I'd definitely call the whole experience inspiring. It was interesting to hear about her writing process during the Q and A (she doesn't use an outline like me, for very similar reasons; she too knows the ending before she starts writing; a lot of her story ideas stem from real life experience (no, I didn't spend years in a bunker in Siberia)). She had a lot to say about doing what you love and keeping at it against the odds. Since it wasn't a writing convention, she didn't really discuss the technical aspects of writing, so I can't share that with you here, though she gets into it a few times on her blog.
After her presentation of sorts, she did a signing, and so my friend and I got to stand in line to get our books (and in my case, Kindle) signed. Did I almost forget to talk to her because I was too busy talking to the librarian about Game of Thrones? Um, it's more than possible. Was she even cooler in person than you'd expect? Definitely. Did my camera nearly break said librarian? Uhhhh…yeah. Whoops.
Was it the BEST DAY EVER? It's no Disneyland, but it still rocked.

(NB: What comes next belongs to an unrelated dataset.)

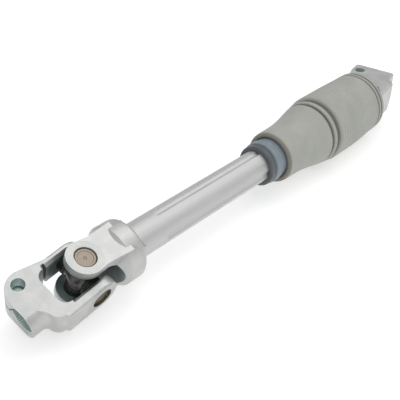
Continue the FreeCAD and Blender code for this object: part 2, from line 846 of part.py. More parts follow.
def boot(label):
    """The rubber boot: a neck that grips the outer tube and a barrel that hides the upper joint."""
    body = new_body(label)
    wall = s.boot_wall
    depth = s.boot_groove_depth

    def groove(place, width, radius):
        return [
            (place, radius),
            (place + s.boot_groove_slope, radius - depth),
            (place + width - s.boot_groove_slope, radius - depth),
            (place + width, radius),
        ]

    grip = OUTER_TUBE_RADIUS + s.boot_fit
    neck = grip + s.boot_neck_wall
    barrel = s.boot_barrel_radius
    shoulder = barrel - s.boot_shoulder_drop
    end = barrel - s.boot_end_drop
    second = s.boot_groove_place + s.boot_groove_pitch
    section = [
        (s.boot_start, grip + s.boot_mouth_gap),
        (s.boot_start + s.boot_edge, grip + s.boot_lip_wall),
        (s.boot_lip_end, neck - s.boot_neck_swell),
        (s.boot_neck_end, neck),
        (s.boot_grip_end, grip + s.boot_flare_wall),
    ]
    section += groove(s.boot_groove_place, s.boot_groove_width, shoulder)
    section += groove(second, s.boot_groove_width, barrel - s.boot_bead_drop)
    section += [
        (second + s.boot_groove_width + s.boot_rise, barrel - s.boot_crown),
        (s.boot_barrel_start, barrel),
        (s.boot_barrel_end, barrel),
    ]
    section += groove(s.boot_end_groove_place, s.boot_end_groove_width, end)
    section += groove(s.boot_end_groove_place + s.boot_end_groove_pitch, s.boot_end_groove_width, end)
    section += [
        (s.boot_end - s.boot_edge, end),
        (s.boot_end, end - s.boot_edge),
        (s.boot_end, end - wall),
        (s.boot_barrel_end, barrel - wall),
        (s.boot_barrel_start, barrel - wall),
        (s.boot_groove_place, shoulder - depth - wall),
        (s.boot_grip_end, grip),
        (s.outer_tube_start, grip),
    ]
    sketch = sketch_on(body, "XZ_Plane", label + "_section")
    outline(sketch, section)
    revolve(body, sketch, "X_Axis", label + "_turn")
    return body


# The assembly

keep(
    clamp_yoke("lower_clamp_yoke", s.lower_reach, s.lower_hub_length, s.lower_near_face, s.lower_half_height,
               s.lower_barrel_radius, s.lower_barrel_length, "half", s.lower_lug_face, s.lower_lug_corner,
               s.lower_bolt_offset, tapped_on_top=False),
    LOWER_CLAMP,
)
keep(
    clamp_yoke("upper_clamp_yoke", s.upper_reach, s.upper_hub_length, s.upper_near_face, s.upper_half_height,
               s.upper_barrel_radius, s.upper_barrel_length, "quarter", s.upper_lug_face, s.upper_lug_corner,
               s.upper_bolt_offset, tapped_on_top=True),
    UPPER_BENT.multiply(HALF_TURN),
)
keep(
    tube_yoke("shaft_yoke", s.inner_tube_radius, s.inner_tube_radius - s.inner_tube_wall - s.spigot_fit, s.yoke_tail),
    LOWER_JOINT,
)
keep(
    tube_yoke("outer_tube_yoke", OUTER_TUBE_RADIUS, OUTER_TUBE_INSIDE - s.spigot_fit, s.yoke_tail),
    UPPER_JOINT.multiply(turned(AXIS_Z, 180.0)),
)
keep(inner_shaft("inner_shaft"), SHAFT)
keep(slide_bush("slide_bush"), SHAFT)
keep(dust_ring("dust_ring"), SHAFT)
keep(outer_tube("outer_tube"), SHAFT)
keep(boot("boot"), SHAFT)

for joint, tube_side, middle, clamp_side in (
    ("lower", LOWER_JOINT, LOWER_CROSS, LOWER_CLAMP),
    ("upper", UPPER_JOINT, UPPER_BENT, UPPER_BENT),
):
    keep(cross(joint + "_cross"), middle)
    for arm, turn in ARMS.items():
        frame = tube_side if arm in ("top", "bottom") else clamp_side
        for builder, noun in ((bearing_cup, "cup"), (bearing_seal, "seal"), (needle_rollers, "needles")):
            keep(builder("%s_%s_%s" % (joint, arm, noun)), frame.multiply(turn))

doc.recompute()


def check_and_write():
    """Stops if anything failed to build, then writes one file for each node."""
    for item in doc.Objects:
        if "Invalid" in item.State or "Error" in item.State:
            raise RuntimeError("%s did not build" % item.Label)
    for node in PARTS:
        if node.Shape.isNull() or not node.Shape.isValid():
            raise RuntimeError("%s has no valid shape" % node.Label)
    os.makedirs("parts", exist_ok=True)
    for node in PARTS:
        node.Shape.exportStep("parts/%s.step" % node.Label)
        print("%-22s solids %2d volume %9.1f" % (node.Label, len(node.Shape.Solids), node.Shape.Volume))


check_and_write()
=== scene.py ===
import json
import logging
import math
from dataclasses import dataclass, field
from enum import Enum

import bpy
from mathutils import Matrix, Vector


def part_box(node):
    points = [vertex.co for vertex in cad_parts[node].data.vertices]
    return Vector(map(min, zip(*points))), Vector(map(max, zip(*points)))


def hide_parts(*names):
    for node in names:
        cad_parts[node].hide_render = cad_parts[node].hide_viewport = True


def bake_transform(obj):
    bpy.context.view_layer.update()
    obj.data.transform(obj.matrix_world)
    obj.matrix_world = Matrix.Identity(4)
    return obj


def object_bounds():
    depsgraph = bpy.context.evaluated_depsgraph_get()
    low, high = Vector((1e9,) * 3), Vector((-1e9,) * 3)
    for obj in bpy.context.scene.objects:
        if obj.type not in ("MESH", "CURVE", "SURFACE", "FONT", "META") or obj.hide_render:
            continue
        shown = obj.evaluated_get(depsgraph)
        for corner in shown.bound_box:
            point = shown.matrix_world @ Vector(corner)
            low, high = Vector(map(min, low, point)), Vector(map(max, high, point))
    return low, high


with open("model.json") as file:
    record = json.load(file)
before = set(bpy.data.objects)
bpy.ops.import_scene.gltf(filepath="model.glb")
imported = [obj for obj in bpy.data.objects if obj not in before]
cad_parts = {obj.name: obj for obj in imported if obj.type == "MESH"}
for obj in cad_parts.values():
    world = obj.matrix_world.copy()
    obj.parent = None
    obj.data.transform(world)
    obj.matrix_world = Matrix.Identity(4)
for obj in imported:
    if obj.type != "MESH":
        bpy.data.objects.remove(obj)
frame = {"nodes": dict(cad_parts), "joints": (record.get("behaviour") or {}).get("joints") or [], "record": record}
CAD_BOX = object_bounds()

log = logging.getLogger("shaft")

MM = 0.001
FULL_TURN = 2 * math.pi
OPEN_SAMPLES = 8
ALONG = Vector((1.0, 0.0, 0.0))

Colour = tuple[float, float, float]
Section = tuple[tuple[float, float], ...]


# Shader maths


class Val:
    """A shader socket that takes part in sums, so that patterns read as formulas."""

    def __init__(self, shade: "Shade", socket: bpy.types.NodeSocket) -> None:
        """Keeps the socket and the shade it belongs to."""
        self.shade = shade
        self.socket = socket

    def _math(self, operation: str, *others: "Val | float") -> "Val":
        """Adds one Math node.

        Args:
            operation: the node's operation.
            others: what follows this value in the node's sockets.

        Returns:
            The node's result.
        """
        values = {index: other for index, other in enumerate((self, *others))}
        return self.shade.node("ShaderNodeMath", {"operation": operation}, values)

    def __add__(self, other: "Val | float") -> "Val":
        """Sum."""
        return self._math("ADD", other)

    def __radd__(self, other: float) -> "Val":
        """Sum with a number on the left."""
        return self._math("ADD", other)

    def __sub__(self, other: "Val | float") -> "Val":
        """Difference."""
        return self._math("SUBTRACT", other)

    def __rsub__(self, other: float) -> "Val":
        """Difference from a number on the left."""
        return (self * -1.0) + other

    def __mul__(self, other: "Val | float") -> "Val":
        """Product."""
        return self._math("MULTIPLY", other)

    def __rmul__(self, other: float) -> "Val":
        """Product with a number on the left."""
        return self._math("MULTIPLY", other)

    def sine(self) -> "Val":
        """Sine."""
        return self._math("SINE")

    def size(self) -> "Val":
        """Absolute value."""
        return self._math("ABSOLUTE")

    def largest(self, other: "Val | float") -> "Val":
        """The larger of the two."""
        return self._math("MAXIMUM", other)

    def step(self, low: float, high: float, start: float = 0.0, end: float = 1.0) -> "Val":
        """Runs smoothly from start to end while this value goes from low to high.

        Args:
            low: where the run starts.
            high: where it ends.
            start: result at and before low.
            end: result at and after high.

        Returns:
            The mapped value.
        """
        return self.shade.node(
            "ShaderNodeMapRange",
            {"interpolation_type": "SMOOTHSTEP"},
            {"Value": self, "From Min": low, "From Max": high, "To Min": start, "To Max": end},
        )

    def below(self, low: float, high: float) -> "Val":
        """1 up to low, running down to 0 at high."""
        return self.step(low, high, 1.0, 0.0)

    def waves(self, pitch: float) -> "Val":
        """A wave between 0 and 1 that repeats after each pitch."""
        return (self * (FULL_TURN / pitch)).sine() * 0.5 + 0.5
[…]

PS — Some other interesting factoids I found out:
Princess Diaries was actually optioned to Hollywood first, picked up by Whitney Houston's production company, and then published by Harper Collins later on. So Meg Cabot was working as an assistant hall director for a res hall at NYU (I'm an ex-RA myself) at the time while her book was being made into a movie…but not being published… That must have been surreal. Also, nobody expected Princess Diaries to do as well as it did.
Drag queens really like Julie Andrews.
Probably best not to bring the "fancy camera" (Meg Cabot's words, not mine) to book signings from now on unless I actually use it. A simpler camera breaks fewer people.